— Start Given entries —
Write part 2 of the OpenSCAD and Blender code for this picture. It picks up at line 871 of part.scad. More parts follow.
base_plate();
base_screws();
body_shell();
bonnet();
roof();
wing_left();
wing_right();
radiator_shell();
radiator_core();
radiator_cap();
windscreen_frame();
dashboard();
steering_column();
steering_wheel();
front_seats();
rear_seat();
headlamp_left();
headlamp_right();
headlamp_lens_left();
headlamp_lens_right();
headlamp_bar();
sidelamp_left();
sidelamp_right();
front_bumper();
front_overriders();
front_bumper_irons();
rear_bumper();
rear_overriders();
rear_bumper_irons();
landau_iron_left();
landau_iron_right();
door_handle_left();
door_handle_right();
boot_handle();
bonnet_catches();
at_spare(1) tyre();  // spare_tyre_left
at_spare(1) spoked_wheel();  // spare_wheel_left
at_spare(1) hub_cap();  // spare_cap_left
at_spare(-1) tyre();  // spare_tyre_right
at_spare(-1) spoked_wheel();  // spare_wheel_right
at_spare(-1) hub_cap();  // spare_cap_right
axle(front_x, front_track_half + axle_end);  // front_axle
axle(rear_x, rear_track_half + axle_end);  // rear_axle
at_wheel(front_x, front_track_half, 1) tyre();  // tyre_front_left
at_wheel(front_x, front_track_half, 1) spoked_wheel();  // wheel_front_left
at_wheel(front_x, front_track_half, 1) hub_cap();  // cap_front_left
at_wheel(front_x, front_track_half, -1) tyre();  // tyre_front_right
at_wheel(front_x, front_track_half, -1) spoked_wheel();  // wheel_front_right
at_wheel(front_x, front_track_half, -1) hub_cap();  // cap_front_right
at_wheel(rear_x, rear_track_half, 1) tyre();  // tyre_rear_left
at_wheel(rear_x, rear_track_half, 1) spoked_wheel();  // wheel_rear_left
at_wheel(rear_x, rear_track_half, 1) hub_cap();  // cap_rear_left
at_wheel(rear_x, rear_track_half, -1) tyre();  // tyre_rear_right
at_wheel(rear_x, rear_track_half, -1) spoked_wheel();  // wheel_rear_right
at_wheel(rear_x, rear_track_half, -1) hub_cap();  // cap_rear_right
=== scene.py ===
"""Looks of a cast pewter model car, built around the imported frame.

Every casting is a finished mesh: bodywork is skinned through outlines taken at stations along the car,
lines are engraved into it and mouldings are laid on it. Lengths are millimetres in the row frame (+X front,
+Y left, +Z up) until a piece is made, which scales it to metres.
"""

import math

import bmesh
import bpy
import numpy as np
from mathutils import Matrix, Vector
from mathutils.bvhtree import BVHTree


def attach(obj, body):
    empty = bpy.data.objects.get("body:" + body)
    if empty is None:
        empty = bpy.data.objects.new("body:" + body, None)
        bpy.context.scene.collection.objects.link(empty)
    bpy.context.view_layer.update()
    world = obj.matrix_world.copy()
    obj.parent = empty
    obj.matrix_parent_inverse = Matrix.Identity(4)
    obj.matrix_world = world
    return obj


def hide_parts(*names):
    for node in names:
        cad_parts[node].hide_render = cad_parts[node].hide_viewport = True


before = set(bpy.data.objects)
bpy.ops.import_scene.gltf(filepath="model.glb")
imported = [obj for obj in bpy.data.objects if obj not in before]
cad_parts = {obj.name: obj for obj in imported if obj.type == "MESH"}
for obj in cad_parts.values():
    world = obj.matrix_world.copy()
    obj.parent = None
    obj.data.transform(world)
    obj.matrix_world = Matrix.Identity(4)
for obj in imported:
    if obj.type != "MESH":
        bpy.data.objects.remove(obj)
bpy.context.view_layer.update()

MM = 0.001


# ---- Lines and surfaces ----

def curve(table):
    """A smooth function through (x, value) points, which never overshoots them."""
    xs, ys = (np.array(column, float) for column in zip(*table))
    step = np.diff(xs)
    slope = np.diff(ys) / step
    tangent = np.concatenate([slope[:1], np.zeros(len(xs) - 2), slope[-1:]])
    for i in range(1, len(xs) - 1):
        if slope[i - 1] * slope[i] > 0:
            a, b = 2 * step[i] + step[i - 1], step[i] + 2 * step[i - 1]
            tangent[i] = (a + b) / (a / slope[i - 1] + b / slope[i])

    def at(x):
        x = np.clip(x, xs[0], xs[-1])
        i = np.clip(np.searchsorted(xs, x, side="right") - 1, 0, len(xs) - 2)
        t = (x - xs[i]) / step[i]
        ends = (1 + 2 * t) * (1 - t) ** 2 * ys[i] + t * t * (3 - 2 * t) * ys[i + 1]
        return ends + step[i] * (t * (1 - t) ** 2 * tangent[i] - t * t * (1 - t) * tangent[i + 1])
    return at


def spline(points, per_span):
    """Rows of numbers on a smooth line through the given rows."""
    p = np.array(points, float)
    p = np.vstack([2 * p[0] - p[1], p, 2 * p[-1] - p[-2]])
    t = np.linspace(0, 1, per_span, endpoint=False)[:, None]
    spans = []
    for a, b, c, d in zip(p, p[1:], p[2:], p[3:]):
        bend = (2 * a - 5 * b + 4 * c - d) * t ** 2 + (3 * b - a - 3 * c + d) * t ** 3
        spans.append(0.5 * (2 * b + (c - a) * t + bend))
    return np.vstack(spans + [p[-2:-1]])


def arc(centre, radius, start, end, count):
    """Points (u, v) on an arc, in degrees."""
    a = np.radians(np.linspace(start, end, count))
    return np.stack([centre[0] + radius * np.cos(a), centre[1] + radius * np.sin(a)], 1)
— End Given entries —
— Start Given entries —
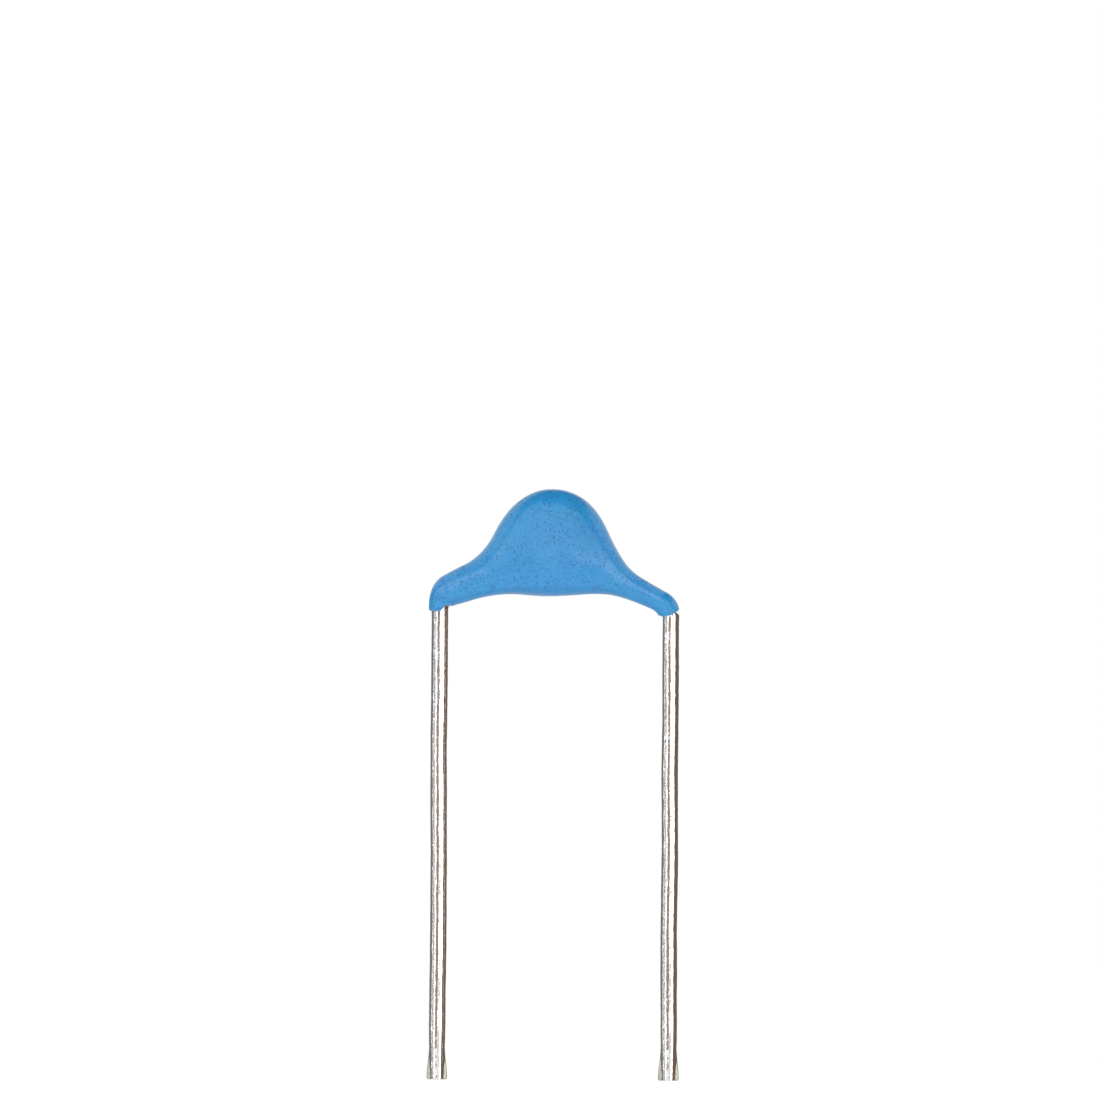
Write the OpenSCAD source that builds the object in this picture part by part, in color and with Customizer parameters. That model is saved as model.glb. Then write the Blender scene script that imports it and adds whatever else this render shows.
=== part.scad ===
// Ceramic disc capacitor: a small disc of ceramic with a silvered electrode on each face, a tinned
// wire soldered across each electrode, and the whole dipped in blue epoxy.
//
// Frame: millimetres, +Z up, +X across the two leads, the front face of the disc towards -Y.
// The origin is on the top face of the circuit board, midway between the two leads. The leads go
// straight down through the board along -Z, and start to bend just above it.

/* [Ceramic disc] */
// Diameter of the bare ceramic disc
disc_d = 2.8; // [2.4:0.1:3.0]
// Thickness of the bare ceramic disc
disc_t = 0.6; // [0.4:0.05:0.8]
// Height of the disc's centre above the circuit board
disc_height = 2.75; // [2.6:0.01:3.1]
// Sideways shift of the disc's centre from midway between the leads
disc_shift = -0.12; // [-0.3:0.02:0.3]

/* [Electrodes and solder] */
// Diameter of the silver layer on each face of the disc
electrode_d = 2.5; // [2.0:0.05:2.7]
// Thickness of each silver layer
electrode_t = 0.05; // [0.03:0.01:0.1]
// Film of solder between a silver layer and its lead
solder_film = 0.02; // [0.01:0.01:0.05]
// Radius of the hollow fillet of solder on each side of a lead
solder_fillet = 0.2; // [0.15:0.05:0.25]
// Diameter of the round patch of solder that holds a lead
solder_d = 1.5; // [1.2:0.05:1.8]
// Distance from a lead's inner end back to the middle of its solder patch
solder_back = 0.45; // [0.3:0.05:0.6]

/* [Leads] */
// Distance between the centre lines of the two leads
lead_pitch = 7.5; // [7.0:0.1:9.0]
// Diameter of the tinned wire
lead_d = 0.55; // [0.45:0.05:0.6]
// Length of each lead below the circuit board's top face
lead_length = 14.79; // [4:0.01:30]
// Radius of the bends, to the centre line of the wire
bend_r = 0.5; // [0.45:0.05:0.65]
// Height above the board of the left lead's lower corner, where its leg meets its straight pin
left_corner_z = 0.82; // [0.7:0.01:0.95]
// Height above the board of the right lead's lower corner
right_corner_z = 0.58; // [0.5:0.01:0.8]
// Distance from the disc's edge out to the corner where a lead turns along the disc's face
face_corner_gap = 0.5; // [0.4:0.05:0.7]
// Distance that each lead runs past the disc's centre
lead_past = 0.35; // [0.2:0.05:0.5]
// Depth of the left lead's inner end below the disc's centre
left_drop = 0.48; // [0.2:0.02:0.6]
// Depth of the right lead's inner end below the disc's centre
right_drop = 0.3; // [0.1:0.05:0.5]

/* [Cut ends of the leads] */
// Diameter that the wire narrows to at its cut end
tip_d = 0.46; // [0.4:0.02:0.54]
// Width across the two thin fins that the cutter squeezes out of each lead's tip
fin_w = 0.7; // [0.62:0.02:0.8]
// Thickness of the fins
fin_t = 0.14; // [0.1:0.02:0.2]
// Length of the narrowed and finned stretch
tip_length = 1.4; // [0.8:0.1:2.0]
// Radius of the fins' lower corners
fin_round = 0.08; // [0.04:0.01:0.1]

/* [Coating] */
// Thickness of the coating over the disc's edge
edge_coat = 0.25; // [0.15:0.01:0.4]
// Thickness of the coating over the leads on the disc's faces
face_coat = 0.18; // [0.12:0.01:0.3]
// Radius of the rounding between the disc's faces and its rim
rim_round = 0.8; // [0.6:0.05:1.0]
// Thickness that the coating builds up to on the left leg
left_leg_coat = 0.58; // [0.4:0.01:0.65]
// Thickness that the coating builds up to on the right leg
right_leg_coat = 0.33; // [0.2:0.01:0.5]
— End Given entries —
● Goal of the exercise: Go through the material line by line. Show each line that contains the string "objects".

● Full answer:
    empty = bpy.data.objects.get("body:" + body)
        empty = bpy.data.objects.new("body:" + body, None)
        bpy.context.scene.collection.objects.link(empty)
before = set(bpy.data.objects)
imported = [obj for obj in bpy.data.objects if obj not in before]
        bpy.data.objects.remove(obj)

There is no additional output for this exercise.